The IRS narrowed the options presented in the white papers to two viable alternatives – status quo or a staggered Remedial Amendment Period (RAP) approach. After analyzing the comments submitted by practitioners and other interested parties, the IRS has decided to implement a staggered RAP for individually designed plans (i.e., plans that are not pre-approved plans). Under this approach, there would be a RAP ending every five years based on each plan sponsor's taxpayer identification number. For example, sponsors with a TIN ending in 0 or 5 could have RAPs ending in 2010, 2015, 2020, etc. The details of this staggered system will be similar to the approach described in the second white paper, although all of the details are still being worked on. The IRS is also cognizant that once the process begins, actual experience may dictate further refinements.

With respect to pre-approved plans, the IRS is soliciting comments on a new approach that was not described in either of the white papers. The new proposal is to have a six-year cycle for pre-approved plans. In Year 1, the lead defined contribution plans would be submitted to the IRS. The IRS would approve these by the end of Year 3. Instead of the current twelve-month rule, employers would have a single deadline for updating their plans using the pre-approved plan, such as the end of Year 5. Once the IRS has approved the defined contribution lead plans, the lead defined benefit plans would be submitted (i.e., in Year 4). The IRS would take two years to approve those plans and employers would need to adopt the approved plan by a single deadline. In Year 7 lead defined contribution plans again would be submitted to the IRS to start the process over anew. As with the staggered approach for individually designed plans, the IRS recognizes the need to retain flexibility with this approach.

In addition to the staggered RAP approach, the IRS considered an annual plan amendment requirement. Under this feature, the IRS would require annual plan amendments for the interim years of the RAP cycle. The IRS has announced that, at this time, it will not implement an annual plan amendment requirement. There was not a consensus on this approach and many discussions on this topic centered on compliance issues rather than solving the resource concerns which were the primary focus of the white papers. However, the IRS makes clear it may require interim amendments if the IRS deems it appropriate, as occurred with EGTRRA and IRC §401(a)(9) amendments.

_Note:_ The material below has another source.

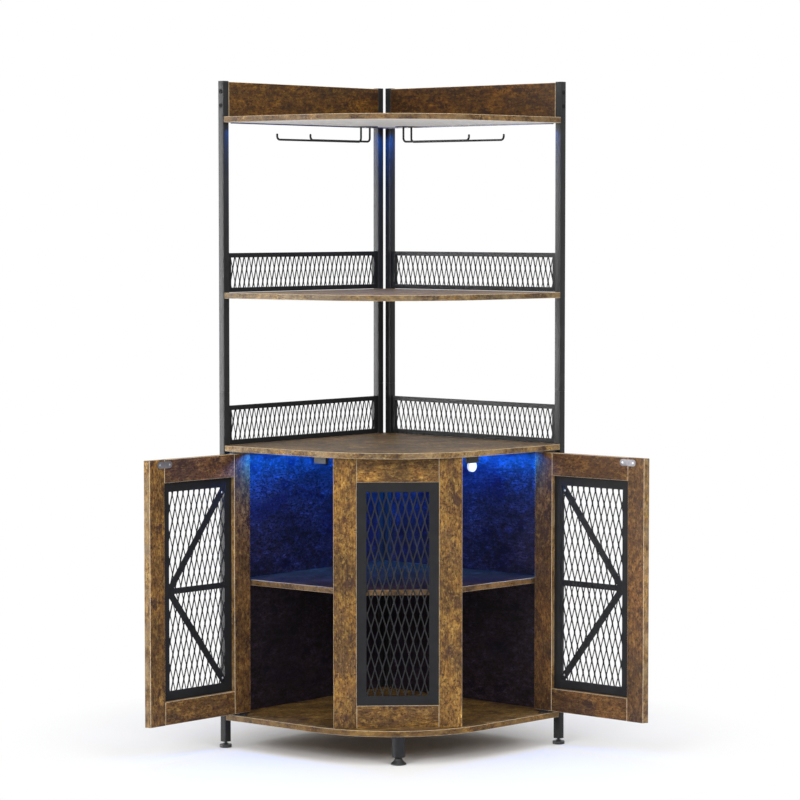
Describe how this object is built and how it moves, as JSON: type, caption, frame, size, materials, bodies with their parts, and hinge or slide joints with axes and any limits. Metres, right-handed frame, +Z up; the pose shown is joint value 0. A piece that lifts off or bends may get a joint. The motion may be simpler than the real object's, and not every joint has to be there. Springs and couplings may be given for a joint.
{
  "type": "corner bar cabinet",
  "caption": "Corner bar cabinet with a round-nosed base, worktop and open shelves on square steel posts, pivoting mesh doors and stemware racks.",
  "frame": {"origin": "centre of the bounding box on the floor plane", "axes": "+Z up, -Y towards the rounded front, +X to the right as seen from the front"},
  "size_m": [1.2966, 0.7402, 1.757],
  "materials": {
    "board": "rustic brown board, satin, with mottled amber and umber grain",
    "steel": "black powder coat, fine satin texture",
    "hinge": "bright zinc plate",
    "plastic": "matte black",
    "light": "clear silicone over blue lamps",
    "switch": "glossy white"
  },
  "bodies": {
    "cabinet": {"base_board": "board", "middle_shelf": "board", "worktop": "board", "second_shelf": "board", "top_shelf": "board", "backboard_left": "board", "backboard_right": "board", "rear_panel_left": "board", "rear_panel_right": "board", "corner_batten": "board", "panel_stile_left": "board", "panel_stile_right": "board", "panel_bottom_rail": "board", "panel_top_rail": "board", "panel_frame": "steel", "centre_leg": "steel", "light_strip_top": "light", "light_strip_cabinet": "light", "light_switch": "switch", "post_front_left_lower": "steel", "post_front_left_upper": "steel", "post_rear_left_lower": "steel", "post_rear_left_upper": "steel", "guard_lower_left": "steel", "hinge_socket_lower_left": "hinge", "guard_upper_left": "steel", "hinge_socket_upper_left": "hinge", "door_catch_left": "plastic", "glass_rack_left": "steel", "post_front_right_lower": "steel", "post_front_right_upper": "steel", "post_rear_right_lower": "steel", "post_rear_right_upper": "steel", "guard_lower_right": "steel", "hinge_socket_lower_right": "hinge", "guard_upper_right": "steel", "hinge_socket_upper_right": "hinge", "door_catch_right": "plastic", "glass_rack_right": "steel"},
    "door_left": {"door_left_hinge_stile": "board", "door_left_free_stile": "board", "door_left_top_rail": "board", "door_left_bottom_rail": "board", "door_left_frame": "steel", "door_left_strike_plate": "hinge", "door_left_hinge_upper": "hinge", "door_left_hinge_lower": "hinge"},
    "door_right": {"door_right_hinge_stile": "board", "door_right_free_stile": "board", "door_right_top_rail": "board", "door_right_bottom_rail": "board", "door_right_frame": "steel", "door_right_strike_plate": "hinge", "door_right_hinge_upper": "hinge", "door_right_hinge_lower": "hinge"},
    "foot_front_left": {"levelling_foot_front_left": "plastic"},
    "foot_rear_left": {"levelling_foot_rear_left": "plastic"},
    "foot_front_right": {"levelling_foot_front_right": "plastic"},
    "foot_rear_right": {"levelling_foot_rear_right": "plastic"},
    "foot_centre": {"levelling_foot_centre": "plastic"}
  },
  "joints": [
    {"name": "door_left_pivot", "type": "hinge", "parent": "cabinet", "child": "door_left", "pos_m": [-0.40682, -0.10154, 0.439], "axis": [0, 0, 1], "range_deg": [-50, 95]},
    {"name": "door_right_pivot", "type": "hinge", "parent": "cabinet", "child": "door_right", "pos_m": [0.40682, -0.10154, 0.439], "axis": [0, 0, -1], "range_deg": [-50, 95]},
    {"name": "levelling_foot_front_left_height", "type": "slide", "parent": "cabinet", "child": "foot_front_left", "axis": [0, 0, -1], "range_m": [0, 0.012]},
    {"name": "levelling_foot_rear_left_height", "type": "slide", "parent": "cabinet", "child": "foot_rear_left", "axis": [0, 0, -1], "range_m": [0, 0.012]},
    {"name": "levelling_foot_front_right_height", "type": "slide", "parent": "cabinet", "child": "foot_front_right", "axis": [0, 0, -1], "range_m": [0, 0.012]},
    {"name": "levelling_foot_rear_right_height", "type": "slide", "parent": "cabinet", "child": "foot_rear_right", "axis": [0, 0, -1], "range_m": [0, 0.012]},
    {"name": "levelling_foot_centre_height", "type": "slide", "parent": "cabinet", "child": "foot_centre", "axis": [0, 0, -1], "range_m": [0, 0.012]}
  ]
}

Changes to the Master and Prototype (M&P) and Volume Submitter Programs
Over the years, there has been a narrowing of the distinction between M&P and Volume Submitter plans. One of the primary causes of this was the change to the reliance rules (as first set forth in IRS Announcement 2001-77) whereby Volume Submitter Plans are generally treated in the same manner as nonstandardized M&P plans. The IRS had contemplated combining the two programs into a single pre-approved plan program that essentially would be an enhanced Volume Submitter program. However, the IRS has decided to keep both programs for several reasons. The M&P program has a long history and therefore is familiar to sponsors and employers. In addition, the IRS wishes to retain a program that prohibits employers from modifying the pre-approved plan document. While the two programs will continue to be maintained, the IRS has decided that it would be appropriate to set forth the rules for both programs in a single revenue procedure.

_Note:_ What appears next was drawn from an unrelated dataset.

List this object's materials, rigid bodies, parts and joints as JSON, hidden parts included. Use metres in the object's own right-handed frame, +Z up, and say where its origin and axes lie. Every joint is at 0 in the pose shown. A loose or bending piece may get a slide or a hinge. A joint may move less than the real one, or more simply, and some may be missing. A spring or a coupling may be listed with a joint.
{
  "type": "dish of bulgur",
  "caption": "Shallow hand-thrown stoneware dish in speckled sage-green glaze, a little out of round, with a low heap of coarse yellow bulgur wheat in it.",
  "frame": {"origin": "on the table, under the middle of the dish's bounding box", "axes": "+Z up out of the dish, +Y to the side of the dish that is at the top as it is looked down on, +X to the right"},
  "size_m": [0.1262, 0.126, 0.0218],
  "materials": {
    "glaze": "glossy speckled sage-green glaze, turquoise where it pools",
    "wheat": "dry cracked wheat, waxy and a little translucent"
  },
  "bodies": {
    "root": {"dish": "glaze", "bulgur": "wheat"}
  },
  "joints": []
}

In Announcement 2004-33, the IRS has invited the public to comment on the consolidated revenue procedure. The Announcement includes a draft of the new procedure. The proposed Revenue Procedure will make changes to both programs that either: (1) eliminate more of the differences between the M&P and Volume Submitter Program; or (2) simplify and streamline the two programs. Some of the more significant changes to the programs are:

  1. Nonstandardized M&P plans no longer will have to satisfy the uniformity requirement of IRC §401(a)(4). This means that cross-testing (e.g., age-weighting) will be permitted in defined contribution nonstandardized M&P plans.
  2. Volume Submitter Plans may, but need not, include a provision permitting the volume submitter practitioner to amend plans on behalf of adopting employers. Currently, only M&P plan sponsors may adopt "sponsor level" amendments. This ability has proven to be quite useful for EGTRRA and IRC §401(a)(9) updates.
  3. Standardized paired M&P plans would be eliminated because of their limited importance due to changes in the reliance rules and the law (i.e., the repeal of IRC § §415(e) and the changes made to IRC §404).

We will continue to monitor developments in this area and will provide updates as appropriate.